Comb through the entries for "joints" and pull out each line that holds it.

- **Supplied material**:
------------------------------
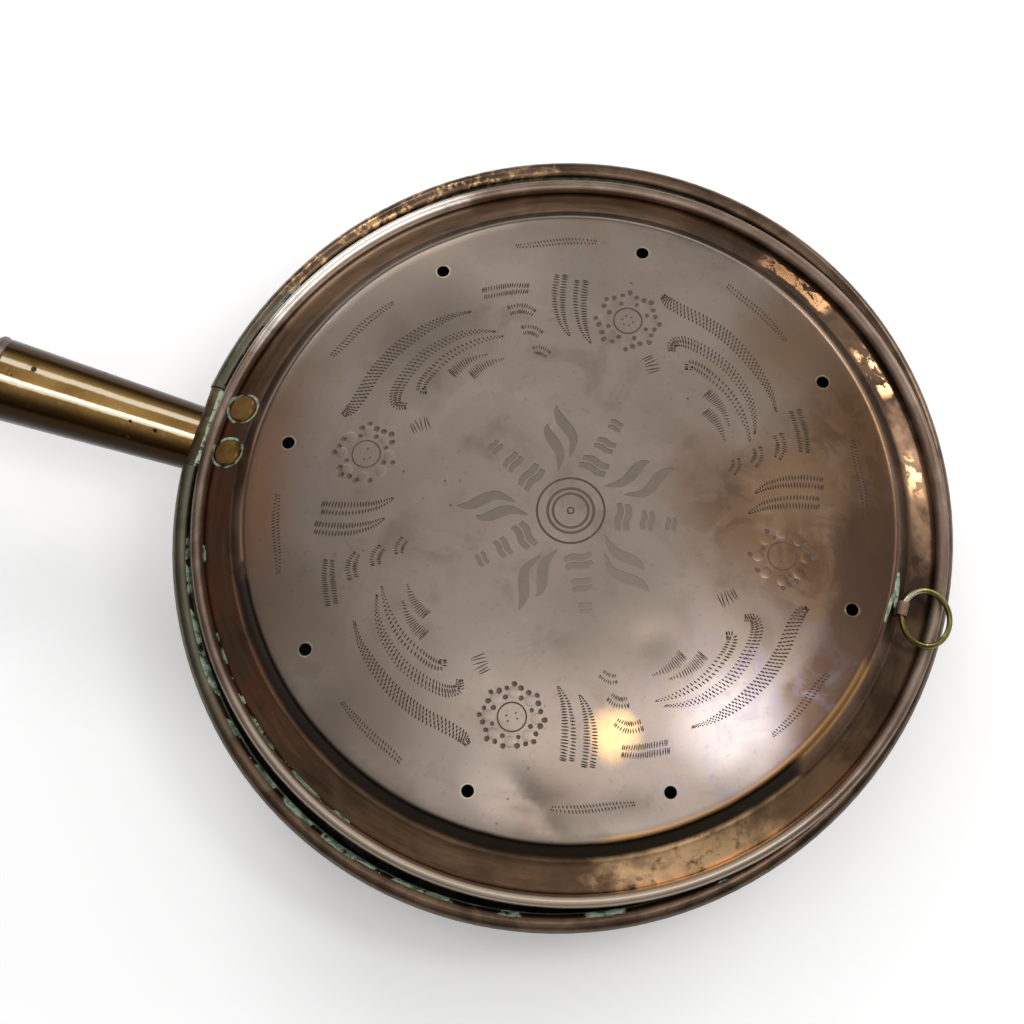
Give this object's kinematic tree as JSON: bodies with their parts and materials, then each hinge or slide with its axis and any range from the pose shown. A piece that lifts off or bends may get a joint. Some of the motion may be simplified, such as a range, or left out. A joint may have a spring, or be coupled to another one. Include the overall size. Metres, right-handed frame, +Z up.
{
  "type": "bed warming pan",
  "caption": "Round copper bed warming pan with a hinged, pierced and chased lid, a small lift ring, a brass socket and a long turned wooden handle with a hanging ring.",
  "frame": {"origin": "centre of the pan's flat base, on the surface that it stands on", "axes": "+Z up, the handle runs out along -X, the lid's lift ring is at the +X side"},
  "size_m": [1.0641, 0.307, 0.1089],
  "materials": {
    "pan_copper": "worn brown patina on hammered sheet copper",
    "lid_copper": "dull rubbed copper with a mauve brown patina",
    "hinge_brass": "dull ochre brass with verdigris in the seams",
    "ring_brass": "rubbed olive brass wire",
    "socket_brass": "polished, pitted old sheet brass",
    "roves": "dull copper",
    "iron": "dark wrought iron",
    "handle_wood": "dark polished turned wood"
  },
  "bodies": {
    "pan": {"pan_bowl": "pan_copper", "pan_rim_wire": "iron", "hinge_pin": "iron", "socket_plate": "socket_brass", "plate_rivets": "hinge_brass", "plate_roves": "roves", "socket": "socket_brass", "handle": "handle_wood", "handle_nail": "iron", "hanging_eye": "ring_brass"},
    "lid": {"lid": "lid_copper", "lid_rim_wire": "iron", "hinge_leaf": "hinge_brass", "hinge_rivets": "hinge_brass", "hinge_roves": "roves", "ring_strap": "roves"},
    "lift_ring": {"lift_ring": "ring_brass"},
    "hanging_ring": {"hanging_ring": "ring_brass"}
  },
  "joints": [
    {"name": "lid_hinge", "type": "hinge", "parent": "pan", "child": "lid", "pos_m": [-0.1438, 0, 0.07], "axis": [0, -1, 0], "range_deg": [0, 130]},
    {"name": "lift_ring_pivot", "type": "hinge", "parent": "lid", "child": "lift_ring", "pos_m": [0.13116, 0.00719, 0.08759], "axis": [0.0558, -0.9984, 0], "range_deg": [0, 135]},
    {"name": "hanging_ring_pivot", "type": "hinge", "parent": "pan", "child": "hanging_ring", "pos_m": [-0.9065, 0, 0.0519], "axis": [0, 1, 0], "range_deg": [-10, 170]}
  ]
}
------------------------------
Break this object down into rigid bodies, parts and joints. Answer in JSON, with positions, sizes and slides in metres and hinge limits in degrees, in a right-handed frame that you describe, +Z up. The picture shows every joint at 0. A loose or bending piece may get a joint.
------------------------------
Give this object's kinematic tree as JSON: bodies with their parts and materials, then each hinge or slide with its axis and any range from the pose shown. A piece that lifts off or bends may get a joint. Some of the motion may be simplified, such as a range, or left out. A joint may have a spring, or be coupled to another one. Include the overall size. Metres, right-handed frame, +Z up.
------------------------------
- **Output for this exercise**:
  "joints": [
Break this object down into rigid bodies, parts and joints. Answer in JSON, with positions, sizes and slides in metres and hinge limits in degrees, in a right-handed frame that you describe, +Z up. The picture shows every joint at 0. A loose or bending piece may get a joint.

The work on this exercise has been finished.